- _Exercise goal_
Output, word for word, every line from the line with "Recreate this object" through the final line of the data below.

##### Rows

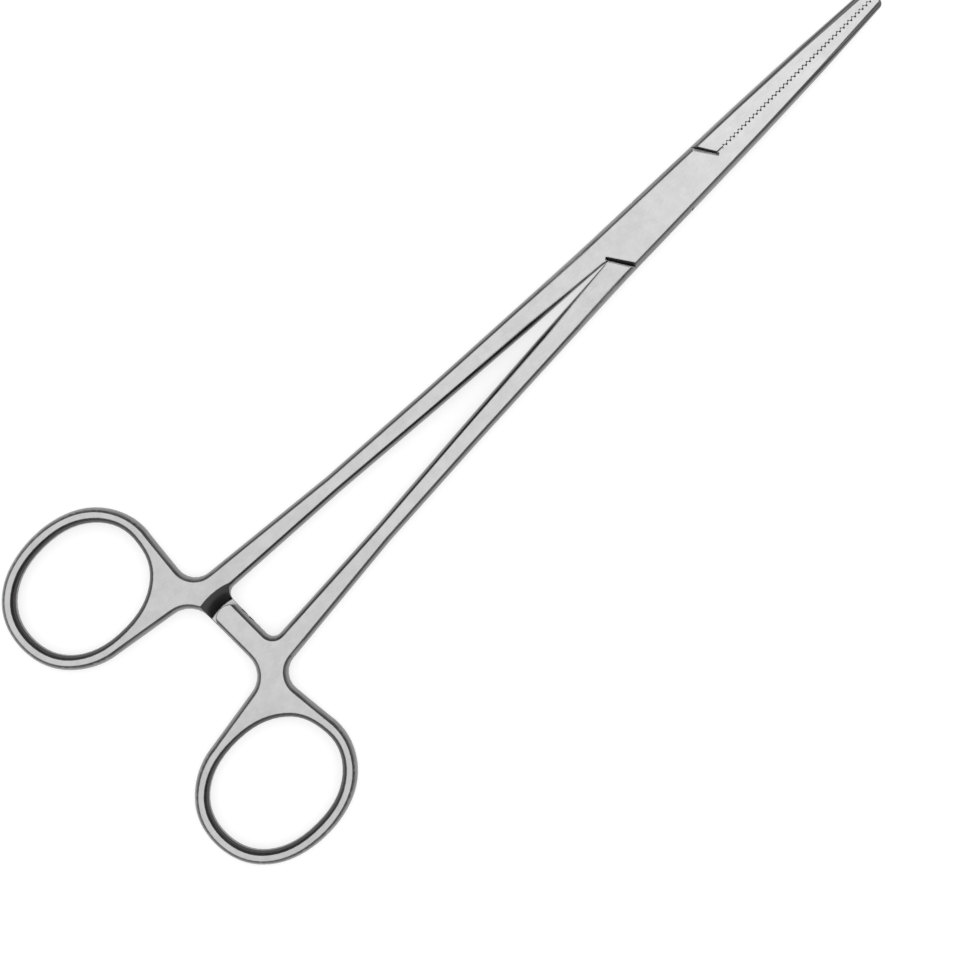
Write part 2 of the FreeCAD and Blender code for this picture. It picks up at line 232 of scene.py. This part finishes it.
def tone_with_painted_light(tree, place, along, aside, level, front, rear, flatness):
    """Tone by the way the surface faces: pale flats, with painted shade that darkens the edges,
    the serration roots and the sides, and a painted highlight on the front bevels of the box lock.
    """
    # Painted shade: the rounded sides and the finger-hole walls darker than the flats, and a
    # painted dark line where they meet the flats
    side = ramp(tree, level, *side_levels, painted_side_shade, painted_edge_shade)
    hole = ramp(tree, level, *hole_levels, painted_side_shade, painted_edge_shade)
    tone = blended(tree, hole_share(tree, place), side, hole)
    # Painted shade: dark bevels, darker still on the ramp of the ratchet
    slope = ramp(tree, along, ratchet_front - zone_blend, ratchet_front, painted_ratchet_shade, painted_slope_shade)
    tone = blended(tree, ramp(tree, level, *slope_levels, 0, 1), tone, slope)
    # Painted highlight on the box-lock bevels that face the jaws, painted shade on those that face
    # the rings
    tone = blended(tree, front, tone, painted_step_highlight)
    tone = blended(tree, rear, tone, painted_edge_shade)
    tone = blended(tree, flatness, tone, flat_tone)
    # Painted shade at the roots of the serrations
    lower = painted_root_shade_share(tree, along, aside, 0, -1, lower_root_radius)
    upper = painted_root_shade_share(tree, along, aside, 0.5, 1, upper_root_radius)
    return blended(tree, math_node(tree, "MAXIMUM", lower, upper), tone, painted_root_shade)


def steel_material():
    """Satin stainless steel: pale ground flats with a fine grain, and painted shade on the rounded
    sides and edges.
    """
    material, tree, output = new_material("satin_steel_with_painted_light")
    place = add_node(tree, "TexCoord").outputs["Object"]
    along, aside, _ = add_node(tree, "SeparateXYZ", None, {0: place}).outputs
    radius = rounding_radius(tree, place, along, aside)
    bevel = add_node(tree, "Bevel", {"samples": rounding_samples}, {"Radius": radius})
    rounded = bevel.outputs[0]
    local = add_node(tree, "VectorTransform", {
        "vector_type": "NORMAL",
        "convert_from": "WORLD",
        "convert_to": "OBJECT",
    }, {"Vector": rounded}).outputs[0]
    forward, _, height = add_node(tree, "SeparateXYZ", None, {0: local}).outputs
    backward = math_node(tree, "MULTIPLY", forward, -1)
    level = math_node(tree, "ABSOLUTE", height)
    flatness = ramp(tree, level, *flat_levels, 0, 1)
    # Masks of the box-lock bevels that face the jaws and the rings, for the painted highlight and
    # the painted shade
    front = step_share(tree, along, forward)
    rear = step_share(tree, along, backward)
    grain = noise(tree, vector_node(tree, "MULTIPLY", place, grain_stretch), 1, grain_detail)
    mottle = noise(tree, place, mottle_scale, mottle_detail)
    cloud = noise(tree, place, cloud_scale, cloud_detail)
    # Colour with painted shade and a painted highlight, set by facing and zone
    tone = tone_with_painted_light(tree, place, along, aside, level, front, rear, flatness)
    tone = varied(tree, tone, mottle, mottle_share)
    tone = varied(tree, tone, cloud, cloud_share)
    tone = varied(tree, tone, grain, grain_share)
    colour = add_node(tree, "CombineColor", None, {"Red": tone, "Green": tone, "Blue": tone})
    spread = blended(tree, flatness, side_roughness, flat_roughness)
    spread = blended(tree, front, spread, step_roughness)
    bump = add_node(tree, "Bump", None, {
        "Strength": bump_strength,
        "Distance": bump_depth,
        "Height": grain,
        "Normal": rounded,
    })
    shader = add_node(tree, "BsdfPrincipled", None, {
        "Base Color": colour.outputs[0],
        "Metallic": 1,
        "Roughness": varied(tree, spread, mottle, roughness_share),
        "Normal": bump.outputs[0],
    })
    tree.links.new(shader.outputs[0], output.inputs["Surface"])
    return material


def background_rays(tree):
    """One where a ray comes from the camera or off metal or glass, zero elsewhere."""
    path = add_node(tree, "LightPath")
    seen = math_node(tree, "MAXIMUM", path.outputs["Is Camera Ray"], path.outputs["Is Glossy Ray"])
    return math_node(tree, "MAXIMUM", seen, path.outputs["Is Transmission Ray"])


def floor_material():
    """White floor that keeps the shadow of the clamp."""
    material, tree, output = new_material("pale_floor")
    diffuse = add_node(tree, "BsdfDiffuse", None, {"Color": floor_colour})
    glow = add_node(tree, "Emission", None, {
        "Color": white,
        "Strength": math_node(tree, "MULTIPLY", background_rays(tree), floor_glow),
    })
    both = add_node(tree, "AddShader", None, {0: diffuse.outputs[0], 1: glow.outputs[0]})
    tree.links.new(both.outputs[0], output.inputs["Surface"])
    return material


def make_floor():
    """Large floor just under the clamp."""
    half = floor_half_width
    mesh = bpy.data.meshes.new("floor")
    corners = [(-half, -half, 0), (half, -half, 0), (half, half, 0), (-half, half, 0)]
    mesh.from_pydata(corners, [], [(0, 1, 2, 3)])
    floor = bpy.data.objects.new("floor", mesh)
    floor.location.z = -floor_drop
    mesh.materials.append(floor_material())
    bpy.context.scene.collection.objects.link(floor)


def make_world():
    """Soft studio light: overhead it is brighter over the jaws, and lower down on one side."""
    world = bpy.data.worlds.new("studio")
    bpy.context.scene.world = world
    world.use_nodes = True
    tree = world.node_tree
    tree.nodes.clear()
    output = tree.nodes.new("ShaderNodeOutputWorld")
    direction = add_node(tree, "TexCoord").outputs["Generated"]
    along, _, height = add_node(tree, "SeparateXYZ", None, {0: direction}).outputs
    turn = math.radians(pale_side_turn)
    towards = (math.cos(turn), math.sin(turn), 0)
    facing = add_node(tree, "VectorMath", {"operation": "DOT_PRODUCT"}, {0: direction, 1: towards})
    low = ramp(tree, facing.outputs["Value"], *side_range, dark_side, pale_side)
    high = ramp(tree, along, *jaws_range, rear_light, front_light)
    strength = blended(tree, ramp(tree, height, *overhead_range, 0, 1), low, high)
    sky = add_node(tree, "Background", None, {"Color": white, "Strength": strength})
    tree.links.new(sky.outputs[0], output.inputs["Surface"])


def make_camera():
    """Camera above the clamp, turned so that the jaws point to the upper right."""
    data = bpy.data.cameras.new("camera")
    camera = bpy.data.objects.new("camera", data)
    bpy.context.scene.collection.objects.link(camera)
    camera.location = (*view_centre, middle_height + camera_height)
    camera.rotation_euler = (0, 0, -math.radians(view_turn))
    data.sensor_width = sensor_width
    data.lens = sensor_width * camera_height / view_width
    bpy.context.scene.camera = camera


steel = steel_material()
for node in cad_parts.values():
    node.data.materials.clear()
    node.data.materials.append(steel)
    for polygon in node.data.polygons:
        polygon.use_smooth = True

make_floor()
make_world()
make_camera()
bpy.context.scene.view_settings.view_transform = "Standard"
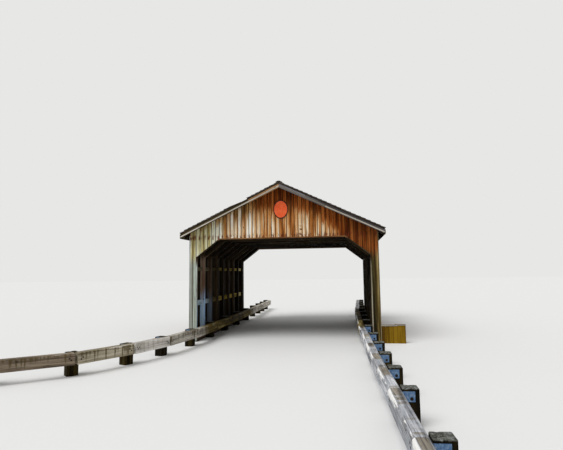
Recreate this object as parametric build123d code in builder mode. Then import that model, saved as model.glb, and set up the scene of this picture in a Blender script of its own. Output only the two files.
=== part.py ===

##########

- _Problem solution_
Recreate this object as parametric build123d code in builder mode. Then import that model, saved as model.glb, and set up the scene of this picture in a Blender script of its own. Output only the two files.
=== part.py ===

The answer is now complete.